What happened

Drugstore company Rite Aid (RAD 12.50%) saw its shares rise 15.6% on Tuesday. After closing at $5.91 on Monday, the stock opened Tuesday at $6.18 and rose to a high of $7.37 in the first couple of hours of trading, its highest point since Sept. 22. It closed the session at $6.83. The stock is still down more than 52% this year. Its 52-week low was $3.84, and its 52-week high was $15.62.

So what

The company released no news that could explain the session's stock price gains, though the S&P 500 gained about 0.9% Tuesday. Rite Aid's last quarterly report was delivered more than a month ago, on Sept. 29.

So what could have pushed the stock higher Tuesday? The best explanation may be a meme-trading-fueled short squeeze.

Rite Aid stock has a relatively high gamma squeeze score rating of 94.80 on Fintel, putting it at No. 38 out of the 305 stocks on the list. Rite Aid has been a popular stock among retail traders, and the company held its first retail-investor-oriented shareholder webcast in August. 

Now what

The momentum is likely to be short-lived. In Rite Aid's fiscal 2023 second-quarter report, management said it doesn't expect the healthcare company to become free-cash-flow positive again until sometime later in the fiscal year.

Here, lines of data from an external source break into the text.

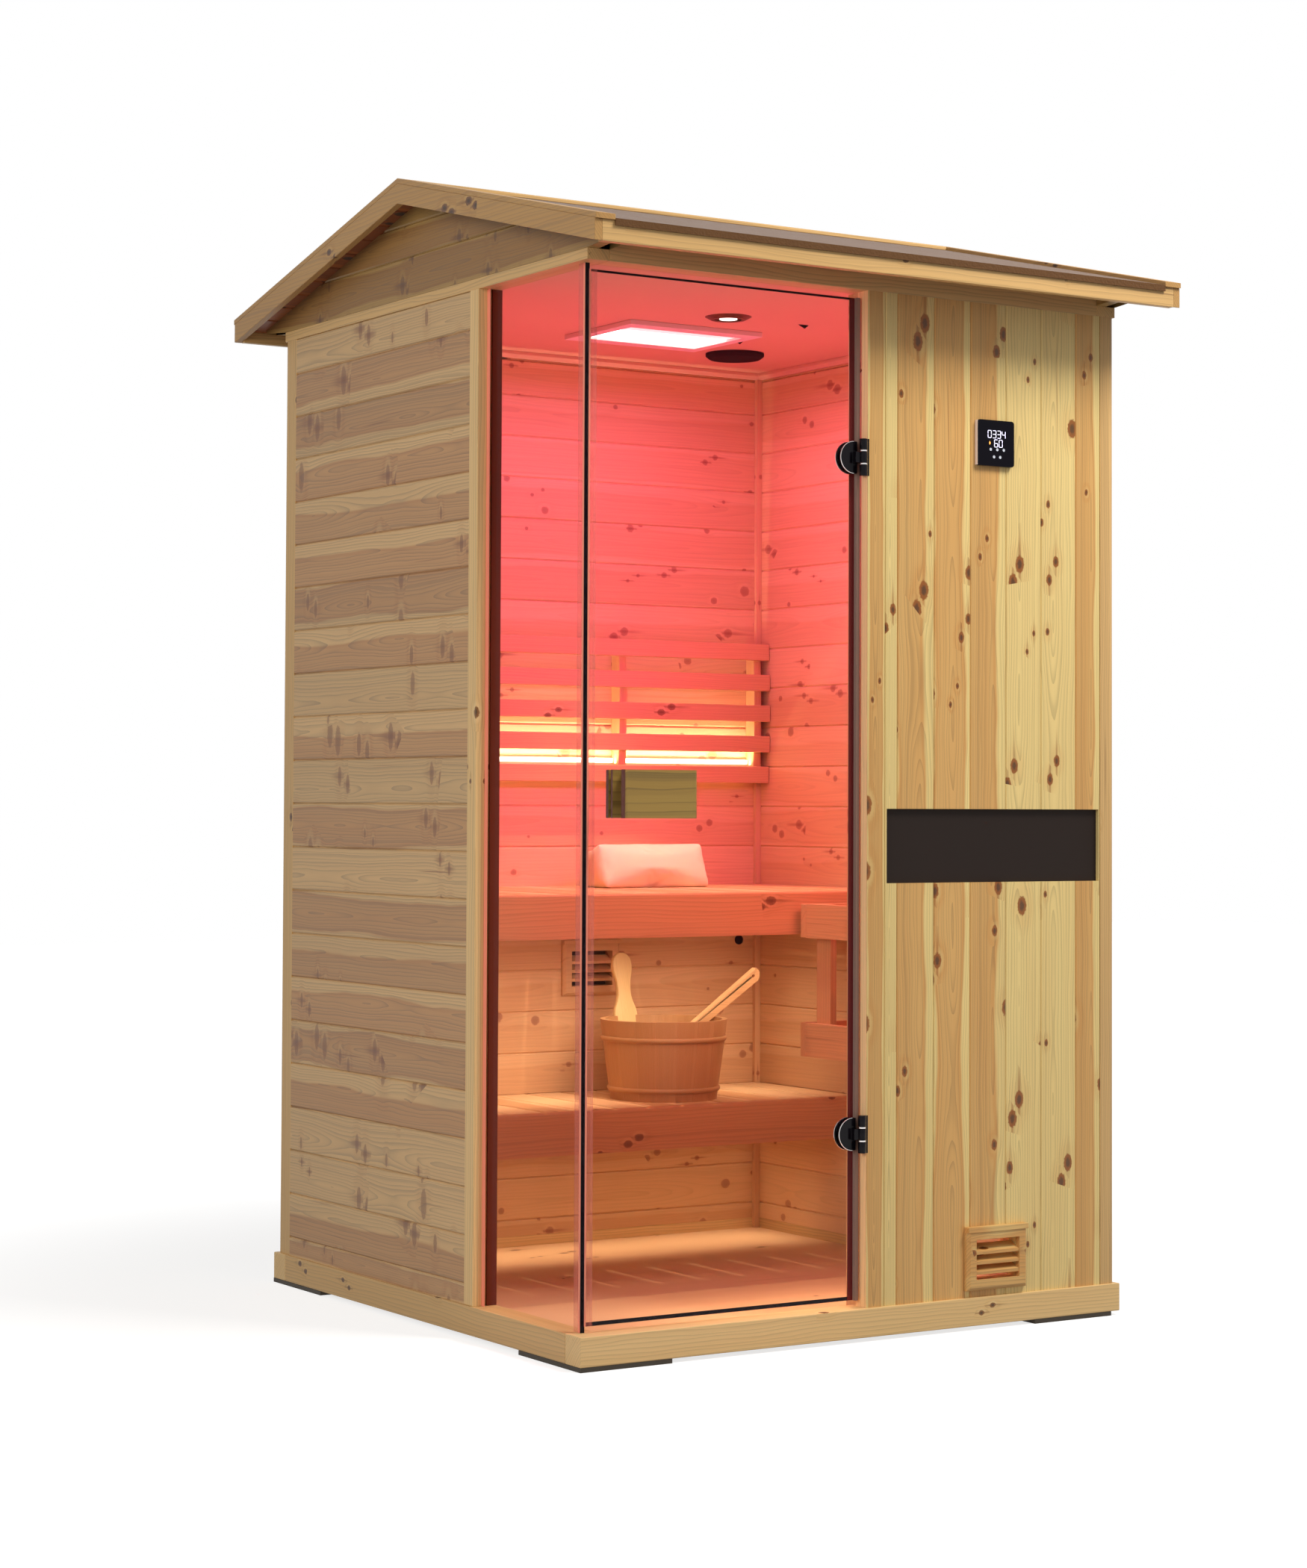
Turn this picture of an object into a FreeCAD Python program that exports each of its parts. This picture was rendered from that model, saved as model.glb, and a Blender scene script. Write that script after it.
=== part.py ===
import FreeCAD, Part
import math
import os
import re
import Sketcher

# Outdoor sauna cabin: square wooden cabin with a gable roof, a fixed corner pane and a glass door.
# Origin at the bottom centre, +X to the right along the front, +Y to the back, +Z up, millimetres.

doc = FreeCAD.newDocument("sauna_cabin")
sheet = doc.addObject("Spreadsheet::Sheet", "Sizes")

# Driving dimensions: alias, value in millimetres, meaning
SIZES = [
    ("base_side", 1200, "outer side of the square base frame"),
    ("base_rise", 52, "height of the base frame boards"),
    ("pad_rise", 8, "height of a foot pad"),
    ("pad_wide", 186, "foot pad along the front"),
    ("pad_deep", 211, "foot pad along the side"),
    ("pad_inset", 21, "right foot pads set in from the base frame"),
    ("floor_thick", 16, "thickness of the floor panel"),
    ("floor_drop", 22, "floor surface below the top of the base frame"),
    ("wall_setback", 6, "wall face behind the base frame face"),
    ("wall_thick", 46, "wall with outer boards, frame and inner boards"),
    ("wall_rise", 1848, "height of the walls and of the door opening"),
    ("post_wide", 37, "corner post along the front"),
    ("post_deep", 53, "corner post along the side"),
    ("post_round", 14, "rounding of the outer arris of a corner post"),
    ("door_side_x", 6, "right side of the door opening"),
    ("window_back_y", 215, "back end of the fixed side pane, in front of the middle"),
    ("window_post_wide", 32, "post behind the fixed side pane"),
    ("window_post_proud", 2, "window post in front of the wall face"),
    ("glass_setback", 18, "glass face behind the wall face"),
    ("glass_thick", 8, "thickness of the toughened glass"),
    ("glass_bite", 8, "side pane let into its post"),
    ("glass_play", 0.3, "play of the side pane in its groove"),
    ("door_gap", 5, "running clearance round the door"),
    ("door_seal", 7, "width of the door's edge seals"),
    ("door_lap", 20, "door's free edge short of the wall face"),
    ("corner_seal_wide", 10, "width of the seal behind the door's free edge"),
    ("corner_seal_deep", 5, "depth of the seal behind the door's free edge"),
    ("jamb_wide", 44, "width of the trim inside the door's jamb"),
    ("jamb_thick", 16, "thickness of the trim inside the door's jamb"),
    ("frieze_rise", 20, "height of the side frieze boards"),
    ("ceiling_lift", 17, "ceiling face above the door opening"),
    ("ceiling_thick", 12, "thickness of the ceiling panel"),
    ("rake_overhang", 52, "roof past the base frame at the gables"),
    ("eaves_overhang", 114, "roof past the base frame at the eaves"),
    ("eave_lift", 47, "top of the eaves boards above the door opening"),
    ("roof_rise", 175, "ridge above the eaves"),
    ("rake_thick", 15, "thickness of the rake and eaves boards"),
    ("rake_rise", 38, "plumb height of the rake and eaves boards"),
    ("deck_plumb", 20, "plumb thickness of the roof boards"),
    ("sheet_plumb", 3, "plumb thickness of the roof covering"),
    ("sheet_lip", 4, "roof covering past the eaves boards"),
    ("sheet_fold", 9, "fold of the roof covering down over the eaves boards"),
    ("trim_wide", 39, "width of the rake's top trim"),
    ("trim_plumb", 10, "plumb thickness of the rake's top trim"),
    ("cap_half", 42, "half width of the ridge cap"),
    ("gable_tip_lift", 8, "rise of the gable board's underside at its ends"),
    ("gable_short", 30, "gable board short of the eaves"),
    ("bench_level", 794, "top of the upper bench above the ground"),
    ("bench_deep", 560, "depth of the upper bench"),
    ("step_level", 357, "top of the lower bench above the ground"),
    ("step_deep", 379, "depth of the lower bench"),
    ("bench_slat_count", 19, "number of slats of the upper bench"),
    ("step_slat_count", 13, "number of slats of the lower bench"),
    ("slat_gap", 8.5, "gap between bench slats"),
    ("slat_thick", 18, "thickness of bench slats and aprons"),
    ("apron_rise", 86, "height of a bench apron"),
    ("apron_round", 5, "rounding of an apron's top arris"),
    ("bench_batten", 40, "side of the battens under the benches"),
    ("bench_side_gap", 2, "bench short of the side walls"),
    ("back_board_rise", 36, "height of a backrest board"),
    ("back_board_thick", 14, "thickness of a backrest board"),
    ("back_pitch", 67, "spacing of the backrest boards"),
    ("back_low", 1017, "underside of the lowest backrest board"),
    ("rib_thick", 18, "thickness of a backrest rib"),
    ("rib_deep", 28, "depth of a backrest rib at its ends"),
    ("rib_bow", 6, "bow of a backrest rib"),
    ("rib_side_gap", 17, "outer ribs short of the side walls"),
    ("rib_inner_x", 173, "inner ribs from the middle"),
    ("strip_rise", 10, "height of the light strip"),
    ("strip_thick", 6, "thickness of the light strip"),
    ("strip_lift", 40, "light strip above the lowest backrest board's underside"),
    ("guard_side_x", 255, "left face of the heater guard"),
    ("guard_bench_gap", 38, "back end of the guard's side rails in front of the upper bench"),
    ("guard_rail_rise", 68, "height of a guard rail"),
    ("guard_rail_thick", 18, "thickness of a guard rail"),
    ("guard_low", 465, "underside of the lower guard rail"),
    ("guard_high", 702, "underside of the upper guard rail"),
    ("guard_post_wide", 48, "width of a guard post"),
    ("guard_post_thick", 14, "thickness of a guard post"),
    ("guard_post_gap", 12, "guard post short of the end of the side rails"),
    ("slot_margin", 44, "dark inset panel right of the door opening"),
    ("slot_gap", 4, "dark inset panel short of the corner post"),
    ("slot_low", 826, "underside of the dark inset panel"),
    ("slot_rise", 136, "height of the dark inset panel"),
    ("slot_cut", 18, "depth of the cut for the inset panel"),
    ("slot_panel", 10, "thickness of the inset panel"),
    ("vent_x", 300.5, "middle of the front vent opening"),
    ("vent_level", 129.5, "middle of the front vent opening above the ground"),
    ("vent_open_wide", 101, "width of a vent opening"),
    ("vent_open_rise", 74, "height of a vent opening"),
    ("vent_frame_wide", 20, "width of the vent's frame bars"),
    ("vent_frame_thick", 12, "thickness of the vent's frame"),
    ("vent_bevel", 6, "bevel of the vent's frame"),
    ("vent_lip", 4, "height of the lip over a vent"),
    ("vent_lip_proud", 2, "lip in front of the vent's frame"),
    ("louvre_count", 3, "number of louvres of a vent"),
    ("louvre_thick", 6, "thickness of a louvre"),
    ("louvre_deep", 24, "depth of a louvre"),
    ("louvre_fall", 12, "fall of a louvre towards the outside"),
    ("louvre_sink", 2, "louvre behind the front of the vent's frame"),
    ("back_vent_x", 112, "middle of the back vent opening"),
    ("back_vent_level", 618, "middle of the back vent opening above the ground"),
    ("cable_inset", 52, "middle of the cable hole from the right wall"),
    ("cable_level", 671, "middle of the cable hole above the ground"),
    ("cable_round", 7.5, "radius of the cable hole"),
    ("cable_deep", 20, "depth of the cable hole"),
    ("control_x", 297, "middle of the control panel"),
    ("control_level", 1646, "middle of the control panel above the ground"),
    ("control_side", 86, "side of the control panel"),
    ("control_thick", 8, "thickness of the control panel"),
    ("control_round", 6, "corner radius of the control panel"),
    ("hinge_high", 1602, "middle of the upper hinge above the ground"),
    ("hinge_low", 373, "middle of the lower hinge above the ground"),
    ("hinge_plate", 59, "height of a hinge plate"),
    ("hinge_plate_wide", 37.5, "width of a hinge plate"),
    ("hinge_plate_thick", 4, "thickness of a hinge plate"),
    ("hinge_arm", 10, "arm of the hinge over its plate"),
    ("knuckle_round", 7, "radius of a hinge knuckle"),
    ("knuckle_rise", 20, "height of a hinge knuckle"),
    ("washer_rise", 4, "gap between hinge knuckles"),
    ("web_thick", 6, "thickness of the web between a knuckle and its leaf"),
    ("pin_round", 3, "radius of the hinge pin"),
    ("pin_play", 0.05, "radial play of the hinge pin"),
    ("axis_inset_x", 7.5, "hinge axis from the side of the door opening"),
    ("axis_inset_y", 4, "hinge axis behind the wall face"),
    ("plate_gap", 2, "hinge plate short of the edge of the glass"),
    ("leaf_thick", 3, "thickness of the hinge's wall leaf"),
    ("leaf_deep", 30, "depth of the hinge's wall leaf"),
    ("handle_inset", 44, "left end of the door handle from the door's free edge"),
    ("handle_wide", 149, "width of the door handle"),
    ("handle_low", 944, "underside of the door handle"),
    ("handle_rise", 84, "height of the door handle"),
    ("handle_deep", 47, "depth of the outer door handle"),
    ("handle_lip", 13, "front lip of the door handle"),
    ("handle_foot", 6, "foot of the door handle against the glass"),
    ("handle_groove", 22, "depth of the finger groove"),
    ("handle_inner_deep", 12, "depth of the inner door handle"),
    ("handle_round", 5, "rounding of the door handle"),
    ("lamp_side_gap", 60, "ceiling lamp from the ceiling speaker"),
    ("lamp_wide", 315, "width of the ceiling lamp"),
    ("lamp_front_y", 30, "front of the ceiling lamp behind the middle"),
    ("lamp_deep", 255, "depth of the ceiling lamp"),
    ("lamp_border", 24, "width of the ceiling lamp's frame at its sides"),
    ("lamp_end_border", 38, "width of the ceiling lamp's frame at its front and back"),
    ("lamp_drop", 10, "drop of the ceiling lamp's frame"),
    ("lens_thick", 5, "thickness of the lamp's lens"),
    ("spot_x", 30, "middle of the downlight"),
    ("spot_y", 99, "middle of the downlight, in front of the middle"),
    ("spot_round", 46, "radius of the downlight"),
    ("spot_rim", 12, "width of the downlight's sloping rim"),
    ("spot_drop", 6, "drop of the downlight"),
    ("spot_lens", 26, "radius of the downlight's lens"),
    ("speaker_side_gap", 164, "ceiling speaker from the right wall"),
    ("speaker_back_gap", 174, "ceiling speaker from the back wall"),
    ("speaker_round", 62, "radius of the ceiling speaker"),
    ("speaker_rim", 8, "width of the speaker's sloping rim"),
    ("speaker_drop", 12, "drop of the ceiling speaker"),
    ("corner_batten", 14, "width of the inner corner battens"),
    ("corner_batten_thick", 10, "thickness of the inner corner battens"),
    ("cove", 14, "side of the ceiling cove"),
    ("bucket_x", 162, "middle of the bucket"),
    ("bucket_back_gap", 84, "bucket's rim from the back wall"),
    ("bucket_foot", 111, "radius of the bucket at its foot"),
    ("bucket_rim", 133, "radius of the bucket at its rim"),
    ("bucket_rise", 165, "height of the bucket"),
    ("bucket_wall", 11, "thickness of the bucket's staves"),
    ("bucket_bottom", 14, "thickness of the bucket's bottom"),
    ("stave_count", 18, "number of staves of the bucket"),
    ("hoop_root", 0.2, "edge of a hoop in front of the staves"),
    ("hoop_thick", 5, "middle of a hoop in front of the staves"),
    ("hoop_rise", 16, "height of a hoop"),
    ("hoop_bevel", 5, "bevel of a hoop"),
    ("hoop_high", 118, "upper hoop above the bucket's foot"),
    ("hoop_low", 14, "lower hoop above the bucket's foot"),
    ("grip_shift", 18.5, "handle stave left of the middle of the bucket"),
    ("grip_foot", 62, "width of the handle stave at the rim"),
    ("grip_neck", 35, "width of the handle stave at its neck"),
    ("grip_knob", 52, "width of the handle stave at its knob"),
    ("grip_sink", 30, "handle stave below the rim"),
    ("grip_waist", 42, "start of the neck above the rim"),
    ("grip_chest", 62, "end of the neck above the rim"),
    ("grip_cheek", 92, "start of the knob above the rim"),
    ("grip_brow", 108, "end of the knob's straight side above the rim"),
    ("grip_rise", 132, "top of the handle stave above the rim"),
    ("grip_crown", 22, "width of the flat top of the handle stave"),
    ("ladle_round", 38, "radius of the ladle's cup"),
    ("ladle_flare", 6, "ladle's cup narrower at its foot"),
    ("ladle_wall", 4, "thickness of the ladle's cup"),
    ("ladle_rim_gap", 0.3, "ladle above the bucket's rim and bottom"),
    ("ladle_back_x", 60, "ladle's cup left of the middle of the bucket"),
    ("ladle_run", 254, "level reach of the ladle's handle past its cup"),
    ("ladle_slope", 0.66, "rise of the ladle's handle over its run"),
    ("ladle_thin", 19, "plumb height of the ladle's handle at the cup"),
    ("ladle_thick", 30, "plumb height of the ladle's handle at its end"),
    ("ladle_end_round", 17, "rounding of the end of the ladle's handle"),
    ("ladle_wide", 17, "width of the ladle's handle"),
    ("ladle_eye", 3.5, "radius of the hole in the ladle's handle"),
    ("ladle_eye_inset", 8, "hole short of the end of the ladle's handle"),
    ("pillow_x", 24, "left end of the pillow"),
    ("pillow_wide", 266, "width of the pillow"),
    ("pillow_back_gap", 96, "pillow from the back wall"),
    ("pillow_deep", 112, "depth of the pillow"),
    ("pillow_rise", 98, "height of the pillow's ridge"),
    ("pillow_lip", 8, "height of the pillow's front edge"),
    ("pillow_lean", 36, "ridge of the pillow behind its front edge"),
    ("pillow_back_rise", 66, "height of the pillow's back"),
]

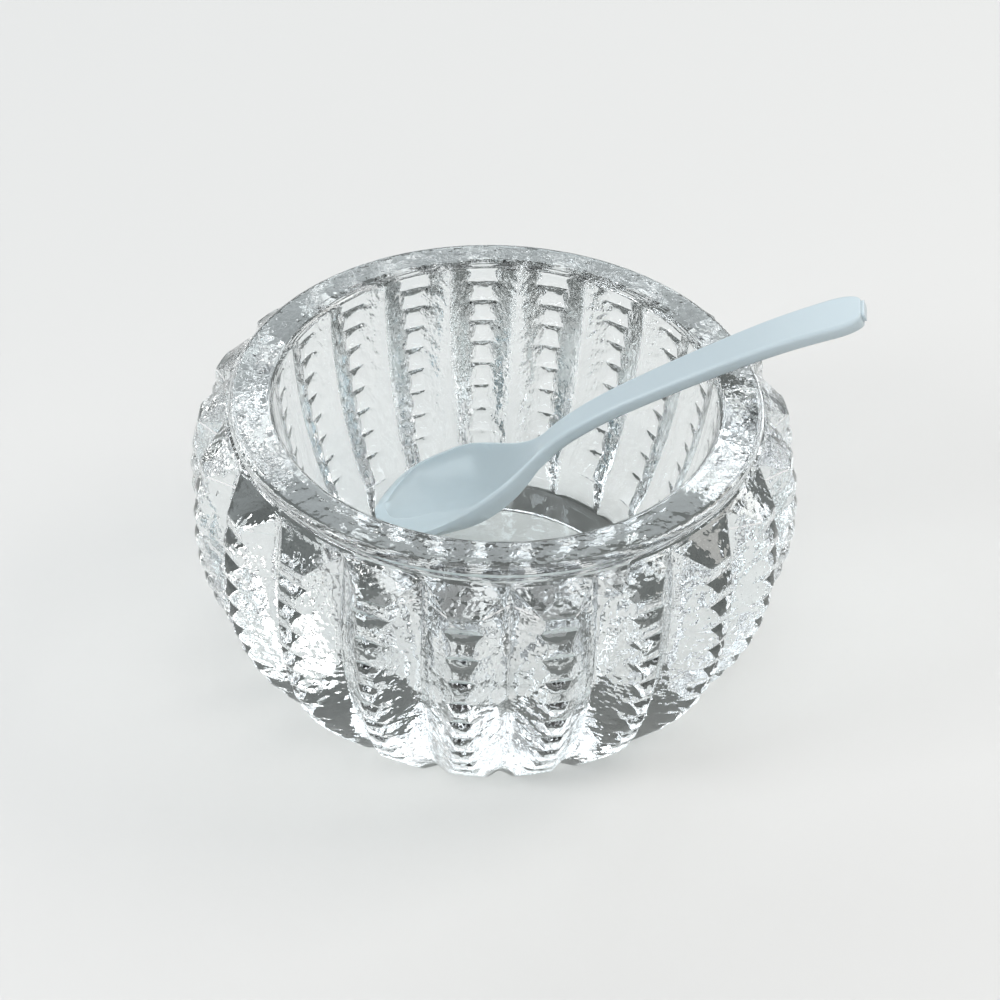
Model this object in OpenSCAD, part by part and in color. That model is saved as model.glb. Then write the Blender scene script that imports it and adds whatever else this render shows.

Rite Aid has fallen behind its two largest competitors, CVS Health and Walgreens Boots Alliance, particularly in the areas outside of retail sales. In the report, Rite Aid said it had revenue of $11.9 billion through 26 weeks, down 2.9% year over year. It also reported, through 26 weeks, a net loss of $441.5 million, compared to a loss of $113.3 million in the same period a year earlier. The company has two segments, Retail Pharmacy and Pharmacy Services, and the latter is struggling. Through 26 weeks, the Pharmacy Services segment reported revenue of $3.45 billion, down 8.4% year over year.